→ **Supplied information**:
---*---

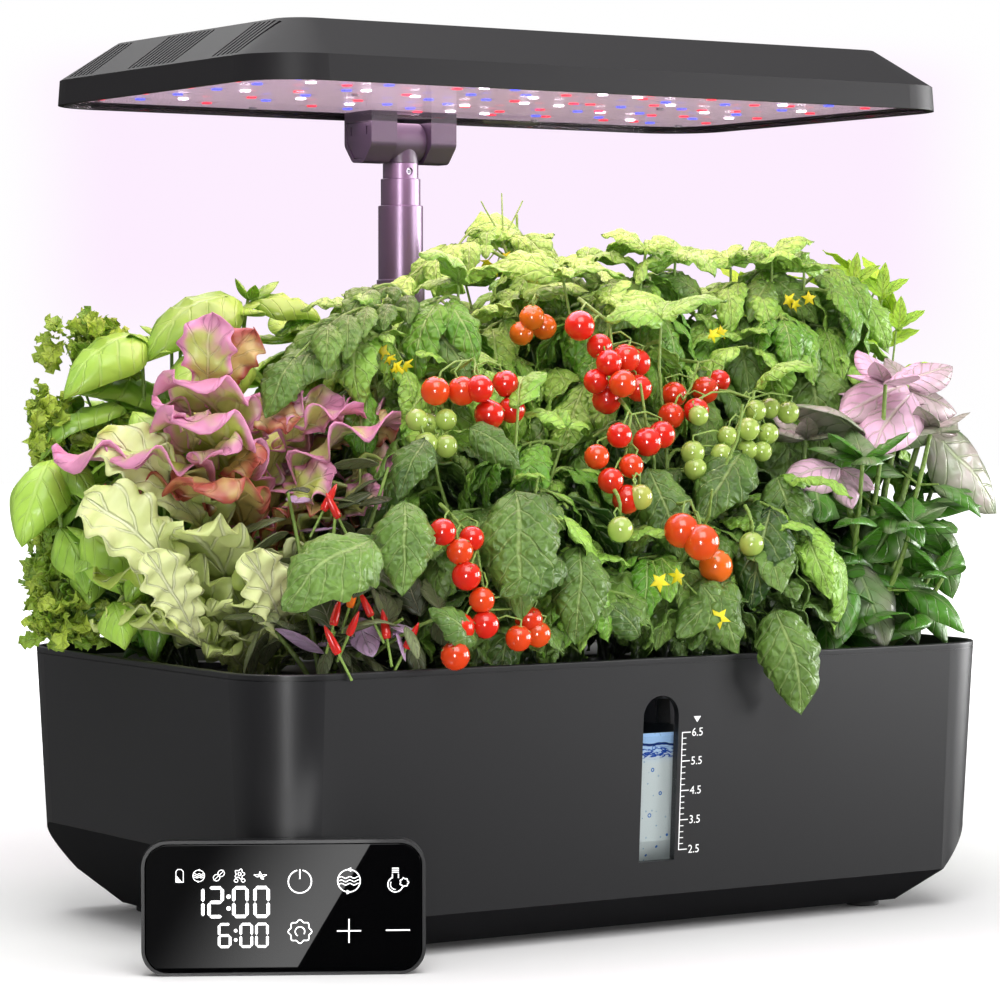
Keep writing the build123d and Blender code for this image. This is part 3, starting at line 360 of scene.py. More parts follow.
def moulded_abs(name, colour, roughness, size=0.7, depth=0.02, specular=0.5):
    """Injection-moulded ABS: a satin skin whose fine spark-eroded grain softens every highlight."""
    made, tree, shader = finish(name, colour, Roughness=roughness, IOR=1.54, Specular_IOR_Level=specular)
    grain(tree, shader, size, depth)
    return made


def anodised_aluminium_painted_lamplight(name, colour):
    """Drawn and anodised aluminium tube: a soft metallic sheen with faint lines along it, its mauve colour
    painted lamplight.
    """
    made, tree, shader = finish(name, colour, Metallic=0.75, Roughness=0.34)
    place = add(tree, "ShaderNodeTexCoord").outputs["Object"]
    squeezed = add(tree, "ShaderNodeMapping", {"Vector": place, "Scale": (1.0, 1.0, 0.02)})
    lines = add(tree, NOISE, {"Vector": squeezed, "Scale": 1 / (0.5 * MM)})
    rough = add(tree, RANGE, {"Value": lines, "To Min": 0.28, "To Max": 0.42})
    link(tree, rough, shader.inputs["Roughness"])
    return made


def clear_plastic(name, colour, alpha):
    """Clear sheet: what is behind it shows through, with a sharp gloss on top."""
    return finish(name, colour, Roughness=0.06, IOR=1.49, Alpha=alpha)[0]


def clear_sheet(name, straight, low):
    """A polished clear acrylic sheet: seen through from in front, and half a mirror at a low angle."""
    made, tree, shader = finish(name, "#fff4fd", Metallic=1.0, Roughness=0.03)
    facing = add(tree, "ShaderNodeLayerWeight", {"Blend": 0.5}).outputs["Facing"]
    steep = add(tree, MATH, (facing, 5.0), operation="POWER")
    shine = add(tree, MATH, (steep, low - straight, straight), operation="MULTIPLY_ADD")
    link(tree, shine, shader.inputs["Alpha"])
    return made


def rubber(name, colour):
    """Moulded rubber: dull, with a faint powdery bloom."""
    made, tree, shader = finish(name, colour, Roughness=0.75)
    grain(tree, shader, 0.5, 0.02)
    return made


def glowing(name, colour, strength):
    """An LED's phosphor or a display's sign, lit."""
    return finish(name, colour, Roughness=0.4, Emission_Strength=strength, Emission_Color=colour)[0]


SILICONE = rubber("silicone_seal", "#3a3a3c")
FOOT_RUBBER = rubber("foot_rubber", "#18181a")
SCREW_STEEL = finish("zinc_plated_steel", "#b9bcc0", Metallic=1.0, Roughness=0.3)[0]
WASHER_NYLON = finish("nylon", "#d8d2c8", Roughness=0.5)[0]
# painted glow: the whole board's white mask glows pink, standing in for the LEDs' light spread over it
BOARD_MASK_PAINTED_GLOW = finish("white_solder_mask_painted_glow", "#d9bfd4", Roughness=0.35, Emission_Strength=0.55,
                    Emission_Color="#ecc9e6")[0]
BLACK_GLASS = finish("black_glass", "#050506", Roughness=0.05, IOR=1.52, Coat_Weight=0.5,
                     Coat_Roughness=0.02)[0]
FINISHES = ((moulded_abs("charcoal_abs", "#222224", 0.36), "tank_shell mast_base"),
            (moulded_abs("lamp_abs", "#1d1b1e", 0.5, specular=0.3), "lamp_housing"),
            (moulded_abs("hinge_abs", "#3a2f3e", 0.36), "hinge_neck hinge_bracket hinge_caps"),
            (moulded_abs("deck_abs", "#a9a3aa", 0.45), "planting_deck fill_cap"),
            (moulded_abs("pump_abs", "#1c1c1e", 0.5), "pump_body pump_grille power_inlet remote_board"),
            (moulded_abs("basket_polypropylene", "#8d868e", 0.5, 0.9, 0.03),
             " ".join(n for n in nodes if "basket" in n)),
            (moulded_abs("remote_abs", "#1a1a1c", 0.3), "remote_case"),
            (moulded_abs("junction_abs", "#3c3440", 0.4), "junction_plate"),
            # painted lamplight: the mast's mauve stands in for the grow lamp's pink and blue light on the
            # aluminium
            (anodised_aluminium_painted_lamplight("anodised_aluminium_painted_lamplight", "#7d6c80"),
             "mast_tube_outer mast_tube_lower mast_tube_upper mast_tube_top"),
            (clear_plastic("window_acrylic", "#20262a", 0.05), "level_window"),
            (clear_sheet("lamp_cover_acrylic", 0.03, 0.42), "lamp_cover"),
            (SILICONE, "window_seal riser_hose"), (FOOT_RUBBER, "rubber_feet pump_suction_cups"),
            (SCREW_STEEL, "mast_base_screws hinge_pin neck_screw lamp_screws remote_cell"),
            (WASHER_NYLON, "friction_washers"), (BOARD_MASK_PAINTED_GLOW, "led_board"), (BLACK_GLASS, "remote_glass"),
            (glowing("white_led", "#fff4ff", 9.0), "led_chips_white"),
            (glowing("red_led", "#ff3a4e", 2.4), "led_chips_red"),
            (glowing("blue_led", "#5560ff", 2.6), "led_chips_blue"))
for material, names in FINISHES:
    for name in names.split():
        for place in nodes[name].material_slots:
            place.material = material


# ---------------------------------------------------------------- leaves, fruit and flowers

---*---

→ **Exercise goal**:
Write the material out again in its entirety, exactly as shown.

→ **Output of the task**:
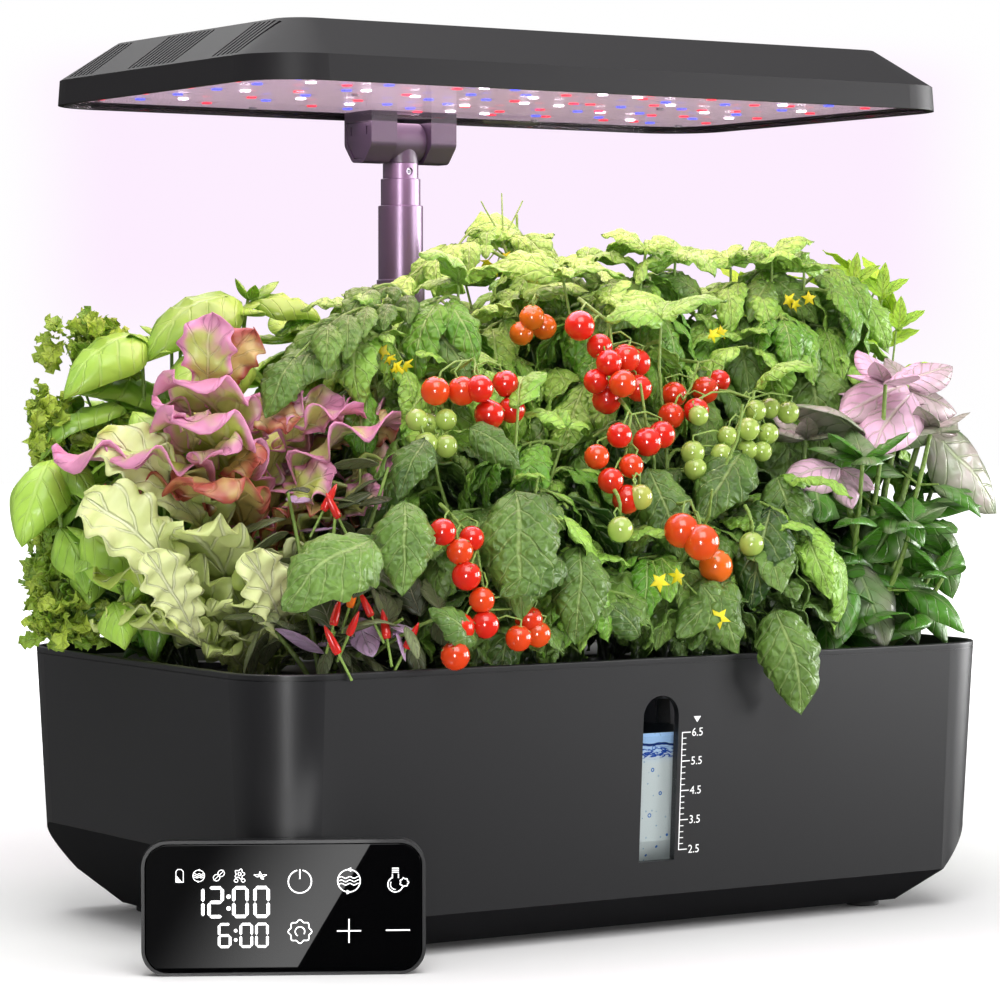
Keep writing the build123d and Blender code for this image. This is part 3, starting at line 360 of scene.py. More parts follow.
def moulded_abs(name, colour, roughness, size=0.7, depth=0.02, specular=0.5):
    """Injection-moulded ABS: a satin skin whose fine spark-eroded grain softens every highlight."""
    made, tree, shader = finish(name, colour, Roughness=roughness, IOR=1.54, Specular_IOR_Level=specular)
    grain(tree, shader, size, depth)
    return made


def anodised_aluminium_painted_lamplight(name, colour):
    """Drawn and anodised aluminium tube: a soft metallic sheen with faint lines along it, its mauve colour
    painted lamplight.
    """
    made, tree, shader = finish(name, colour, Metallic=0.75, Roughness=0.34)
    place = add(tree, "ShaderNodeTexCoord").outputs["Object"]
    squeezed = add(tree, "ShaderNodeMapping", {"Vector": place, "Scale": (1.0, 1.0, 0.02)})
    lines = add(tree, NOISE, {"Vector": squeezed, "Scale": 1 / (0.5 * MM)})
    rough = add(tree, RANGE, {"Value": lines, "To Min": 0.28, "To Max": 0.42})
    link(tree, rough, shader.inputs["Roughness"])
    return made


def clear_plastic(name, colour, alpha):
    """Clear sheet: what is behind it shows through, with a sharp gloss on top."""
    return finish(name, colour, Roughness=0.06, IOR=1.49, Alpha=alpha)[0]


def clear_sheet(name, straight, low):
    """A polished clear acrylic sheet: seen through from in front, and half a mirror at a low angle."""
    made, tree, shader = finish(name, "#fff4fd", Metallic=1.0, Roughness=0.03)
    facing = add(tree, "ShaderNodeLayerWeight", {"Blend": 0.5}).outputs["Facing"]
    steep = add(tree, MATH, (facing, 5.0), operation="POWER")
    shine = add(tree, MATH, (steep, low - straight, straight), operation="MULTIPLY_ADD")
    link(tree, shine, shader.inputs["Alpha"])
    return made


def rubber(name, colour):
    """Moulded rubber: dull, with a faint powdery bloom."""
    made, tree, shader = finish(name, colour, Roughness=0.75)
    grain(tree, shader, 0.5, 0.02)
    return made


def glowing(name, colour, strength):
    """An LED's phosphor or a display's sign, lit."""
    return finish(name, colour, Roughness=0.4, Emission_Strength=strength, Emission_Color=colour)[0]


SILICONE = rubber("silicone_seal", "#3a3a3c")
FOOT_RUBBER = rubber("foot_rubber", "#18181a")
SCREW_STEEL = finish("zinc_plated_steel", "#b9bcc0", Metallic=1.0, Roughness=0.3)[0]
WASHER_NYLON = finish("nylon", "#d8d2c8", Roughness=0.5)[0]
# painted glow: the whole board's white mask glows pink, standing in for the LEDs' light spread over it
BOARD_MASK_PAINTED_GLOW = finish("white_solder_mask_painted_glow", "#d9bfd4", Roughness=0.35, Emission_Strength=0.55,
                    Emission_Color="#ecc9e6")[0]
BLACK_GLASS = finish("black_glass", "#050506", Roughness=0.05, IOR=1.52, Coat_Weight=0.5,
                     Coat_Roughness=0.02)[0]
FINISHES = ((moulded_abs("charcoal_abs", "#222224", 0.36), "tank_shell mast_base"),
            (moulded_abs("lamp_abs", "#1d1b1e", 0.5, specular=0.3), "lamp_housing"),
            (moulded_abs("hinge_abs", "#3a2f3e", 0.36), "hinge_neck hinge_bracket hinge_caps"),
            (moulded_abs("deck_abs", "#a9a3aa", 0.45), "planting_deck fill_cap"),
            (moulded_abs("pump_abs", "#1c1c1e", 0.5), "pump_body pump_grille power_inlet remote_board"),
            (moulded_abs("basket_polypropylene", "#8d868e", 0.5, 0.9, 0.03),
             " ".join(n for n in nodes if "basket" in n)),
            (moulded_abs("remote_abs", "#1a1a1c", 0.3), "remote_case"),
            (moulded_abs("junction_abs", "#3c3440", 0.4), "junction_plate"),
            # painted lamplight: the mast's mauve stands in for the grow lamp's pink and blue light on the
            # aluminium
            (anodised_aluminium_painted_lamplight("anodised_aluminium_painted_lamplight", "#7d6c80"),
             "mast_tube_outer mast_tube_lower mast_tube_upper mast_tube_top"),
            (clear_plastic("window_acrylic", "#20262a", 0.05), "level_window"),
            (clear_sheet("lamp_cover_acrylic", 0.03, 0.42), "lamp_cover"),
            (SILICONE, "window_seal riser_hose"), (FOOT_RUBBER, "rubber_feet pump_suction_cups"),
            (SCREW_STEEL, "mast_base_screws hinge_pin neck_screw lamp_screws remote_cell"),
            (WASHER_NYLON, "friction_washers"), (BOARD_MASK_PAINTED_GLOW, "led_board"), (BLACK_GLASS, "remote_glass"),
            (glowing("white_led", "#fff4ff", 9.0), "led_chips_white"),
            (glowing("red_led", "#ff3a4e", 2.4), "led_chips_red"),
            (glowing("blue_led", "#5560ff", 2.6), "led_chips_blue"))
for material, names in FINISHES:
    for name in names.split():
        for place in nodes[name].material_slots:
            place.material = material


# ---------------------------------------------------------------- leaves, fruit and flowers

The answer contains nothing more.